Фенелоновские Приключения Телемаха были особо популярны. Эта книга, ходившая в рукописях с 20-х годов XVIII века, была переведена, по крайней мере, семь и переиздана около двадцати раз (треть переизданий приходится на начало XIX века, не считая многочисленных переложений для оперы и театра). На этот успех повлияли разные факторы, и прежде всего совершенство прозы, ее удивительное равновесие, прозрачность, в сравнении, например, с "Аргенидой", перегруженной мелодраматическими эффектами. Строгий стиль "Приключений", их темы (просвещенный правитель, воспитание, естественное право, справедливость) привлекали классицистов, равно как и две представленные в этом произведении утопические модели: буколический "примитивизм" Бетики и патриархальная "эвномия" Крита и Салента. Тредиаковский, автор Тилемахиды (1766), считал, что Фенелон выше Гомера, поскольку к поэтической силе последнего он прибавил философскую мощь Пифагора. Критик деспотизма, руссоист и физиократ, Фенелон (с его традиционализмом и мистическим квиетизмом) был в то же время противовесом философии Просвещения. Его персонажи близки масонским героям: Антиной "показывает железному веку великодушие и невинность века золотого", правители Идоменей и Телемах ищут истину и достигают благодати путем проб и ошибок. Масоны канонизировали формулу Фенелона и его учеников, таких как Рамсей или Террасон.
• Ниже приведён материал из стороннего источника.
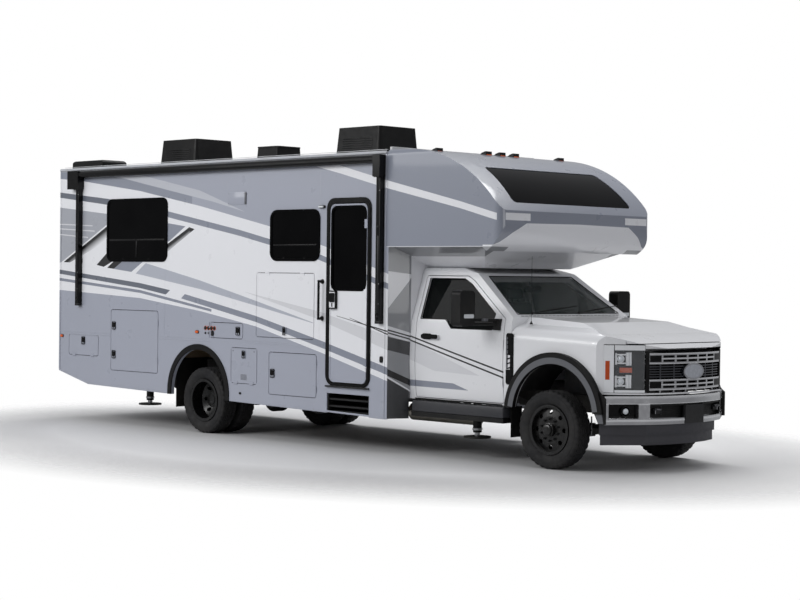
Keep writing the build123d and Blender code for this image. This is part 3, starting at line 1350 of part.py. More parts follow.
with BuildPart() as awning:
    y_axis = -(body_half_width + awning_r + hinge_gap)
    front_x = body_front_x - 20
    add(rod((awning_rear_x, y_axis, awning_z), (front_x, y_axis, awning_z), awning_r))
    y_wall = -body_half_width - hinge_gap
    for x0, x1 in ((awning_rear_x, awning_arm_rear_x + 60), (awning_arm_front_x - 60, front_x)):
        add(block(x0, x1, y_wall, y_axis - awning_r - 6, 3060, 3300))
    for x, low in ((awning_arm_rear_x, awning_arm_rear_z), (awning_arm_front_x, awning_arm_front_z)):
        add(block(x - awning_arm_width / 2, x + awning_arm_width / 2, y_wall, y_wall - awning_arm_depth - 12,
                  low, 3062))
save(awning.part, "awning")

with BuildPart() as marker_lamps:
    x0 = body_rear_x - hinge_gap
    for side, _ in SIDES:
        add(block(x0 - 30, x0, side * 1040, side * 1150, 960, 1330))
        for y in (0, 150):
            add(block(x0 - 22, x0, side * (1060 - y), side * (1140 - y), 3190, 3220))
    for y in (-150, 0, 150):
        add(block(x0 - 22, x0, y - 40, y + 40, 3215, 3245))
    for y in (-1020, -230, 0, 230, 1020):
        lamp = block(2000, 2110, y - 55, y + 55, 3290, 3372)
        add(cut(lamp, cap_outer.moved(Location((0, 0, hinge_gap)))))
    side_places = [(-4670, 1108), (-1770, 1247), (1490, 1041)]
    for side, _ in SIDES:
        for x, z in side_places:
            y = side * (body_half_width + hinge_gap)
            add(block(x - 32, x + 32, y, y + side * 16, z - 18, z + 18))
    y = -body_half_width - hinge_gap
    add(block(445, 545, y, y - 34, 2728, 2762))
save(marker_lamps.part, "marker_lamps")
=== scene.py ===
"""Looks of a motorhome: finishes, livery and fine detail, built round the fixed CAD frame.

All lengths are metres in the frame's own axes: +X forward, +Y left, +Z up.
"""

import logging
import math
from dataclasses import dataclass
from enum import Enum
from typing import Callable, Optional, Sequence

import bmesh
import bpy
from mathutils import Matrix, Vector


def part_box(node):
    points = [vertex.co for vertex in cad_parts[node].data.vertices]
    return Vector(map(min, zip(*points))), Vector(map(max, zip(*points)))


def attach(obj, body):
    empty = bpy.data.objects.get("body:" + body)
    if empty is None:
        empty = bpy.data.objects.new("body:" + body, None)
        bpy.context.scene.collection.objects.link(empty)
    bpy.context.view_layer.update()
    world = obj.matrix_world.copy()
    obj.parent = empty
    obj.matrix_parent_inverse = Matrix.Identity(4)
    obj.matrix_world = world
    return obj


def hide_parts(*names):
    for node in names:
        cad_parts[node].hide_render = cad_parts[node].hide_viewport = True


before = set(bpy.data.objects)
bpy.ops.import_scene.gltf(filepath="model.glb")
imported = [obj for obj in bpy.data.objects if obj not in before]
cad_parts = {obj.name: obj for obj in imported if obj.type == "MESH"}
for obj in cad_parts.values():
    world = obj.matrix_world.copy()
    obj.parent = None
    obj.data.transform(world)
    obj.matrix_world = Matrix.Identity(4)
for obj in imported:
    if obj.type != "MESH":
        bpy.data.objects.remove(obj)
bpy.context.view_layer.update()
LOG = logging.getLogger("motorhome")

Point = Sequence[float]
Pair = tuple[float, float]
Chain = Sequence[Pair]
Rect = tuple[float, float, float, float]
Colour = tuple[float, float, float, float]
BODY_HALF = 1.270
CAB_HALF = 1.012
AXLE_Z = 0.406
FRONT_AXLE_X = 3.720
REAR_AXLE_X = -1.720
COACH_FRONT_X = 1.55
# each bow has its centre's place along the vehicle, and its radius
NOSE_BOW = (2.9127, 1.8493)
BUMPER_BOW = (3.1258, 1.6642)
# the nose's corners turn about a point beyond the middle plane
NOSE_CORNER_Y, NOSE_CORNER_BOW, NOSE_CORNER_SHIFT = 0.650, (3.2919, 1.6596), 0.3124
# the bumper's corners are straight and fall back this much for each metre across
BUMPER_CORNER_X, BUMPER_CORNER_Y, BUMPER_SWEEP = 4.680, 0.595, 0.6341
PLATE_HALF, PLATE_TOP, PLATE_FACE = 0.1575, 0.6885, 4.776


class Side(Enum):
    """Which side of the vehicle a piece is on, and the sign of its y."""

    RIGHT = -1
    LEFT = 1

    @property
    def word(self) -> str:
        """The side's name as the CAD nodes spell it."""
        return self.name.lower()


def linear(red: int, green: int, blue: int) -> Colour:
    """Display colour, 0 to 255 a channel, as the linear colour that shaders use."""

    def one(value: int) -> float:
        """One channel as linear light."""
        share = value / 255
        return share / 12.92 if share <= 0.04045 else ((share + 0.055) / 1.055) ** 2.4

    return (one(red), one(green), one(blue), 1.0)


DUST = linear(120, 116, 108)
FLAKE = (0.9, 0.92, 0.96, 1.0)
CHROME = (0.90, 0.91, 0.93, 1.0)
CHROME_SMEARED = (0.78, 0.79, 0.81, 1.0)
CHROME_SMOKED = (0.16, 0.165, 0.18, 1.0)
BEHIND_CHROME = (0.008, 0.008, 0.009, 1.0)


class Tone(Enum):
    """Colours of the paint and its stripes, with darker tones that carry painted shade along the rear."""

    WHITE = linear(236, 237, 241)
    FIELD = linear(163, 167, 180)
    # darker grey: the cap's grey and small pieces of the livery; over the rear of the coach's field, painted
    # shade, partly a fade of the graphics
    FIELD_DARK = linear(139, 144, 157)
    STREAK = linear(190, 193, 201)
    STRIPE = linear(137, 142, 155)
    # the stripe grey darkened: painted shadow where the stripes run along the rear of the coach
    STRIPE_SHADED = linear(104, 109, 120)
    BLOCK = linear(166, 169, 177)
    PALE = linear(216, 217, 221)
    SWOOSH = linear(178, 182, 193)
    BLACK = linear(16, 16, 18)
    CHARCOAL = linear(58, 59, 62)
    MID = linear(150, 152, 156)
    CAB = linear(232, 233, 236)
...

Эмин первым воспользовался этой формулой, рассказывая о путешествии по Греции и Персии Фемистокла и его юного сына Неокла, преследуемых Афиной. Рассуждения о законности и справедливости, разбитые на диалоги и пересыпанные уроками военного искусства или этнографическими наблюдениями (в данном случае - самого автора, бывшего турецкого подданного), составляют довольно пестрое целое. Традиционный морализм перемешивается с новыми идеями (текст переполнен скрытыми цитатами из Руссо и Кондильяка), социальный радикализм - с осмотрительностью "смиреннейшего и преданнейшего раба Ее Величества", как подписывает Эмин свое предисловие. Книга написана в подражание Фенелону, но ей не хватает энергии, никакая высшая цель не обогащает драматическим напряжением путешествие молодого принца и его наставника.